Albert Blellock Hudson (August 21, 1875 – January 6, 1947) was a politician, lawyer and judge from Manitoba, Canada.  He served in the Legislative Assembly of Manitoba from 1914 to 1920 as a member of the Manitoba Liberal Party, and was a cabinet minister in the government of Tobias Norris.  He later served in the House of Commons of Canada from 1921 to 1925, as a member of the Liberal Party of Canada.  In 1936, Hudson was appointed to the Supreme Court of Canada.

Hudson was born in Pembroke, Ontario, the son of Albert Hudson and Elizabeth Blellock, and was educated in Portage la Prairie and Winnipeg.  He received a law degree from the University of Manitoba in 1898 and was called to the Manitoba bar the next year.
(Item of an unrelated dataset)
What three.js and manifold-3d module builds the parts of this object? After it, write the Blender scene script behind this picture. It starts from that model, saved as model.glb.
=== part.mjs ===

He founded the firm of Hudson, Ormond & Marlatt, with which he practised law for thirty-one years.  In 1914, he was named King's Counsel. Hudson married Mary R. Russell in 1908. In religion, Hudson was a Presbyterian.

He was first elected to the Manitoba legislature in the provincial election of 1914, defeating incumbent Conservative Lendrum McMeans by 998 votes in the Winnipeg South "A" constituency.  The Conservatives won this election, and Hudson sat with his party on the opposition benches.

The Conservative administration of Rodmond Roblin was forced to resign from office in 1915 amid a corruption scandal, and the Liberals were called on to form a new government.  Norris was sworn in as Premier of Manitoba on May 15, 1915, and named Hudson as his Attorney-General and Minister of Telephones and Telegraphs.  A new election was called, which the Liberals won in a landslide.  Hudson was easily returned in Winnipeg South "A", and held both of his cabinet portfolios until resigning from office November 10, 1917.  According to a Winnipeg Free Press report, Hudson had wanted to resign for several months to better oversee his personal business.  He served as a backbencher for the remainder of legislative sitting, and did not seek re-election in the 1920 campaign.

Hudson then moved to national politics, seeking election to the Canadian House of Commons in the 1921 federal election.  He defeated Conservative George Nelson Jackson by 2,866 votes to win the Winnipeg South riding, and served as a backbench supporter of William Lyon Mackenzie King's government for the next four years.  He did not seek re-election in the 1925 campaign.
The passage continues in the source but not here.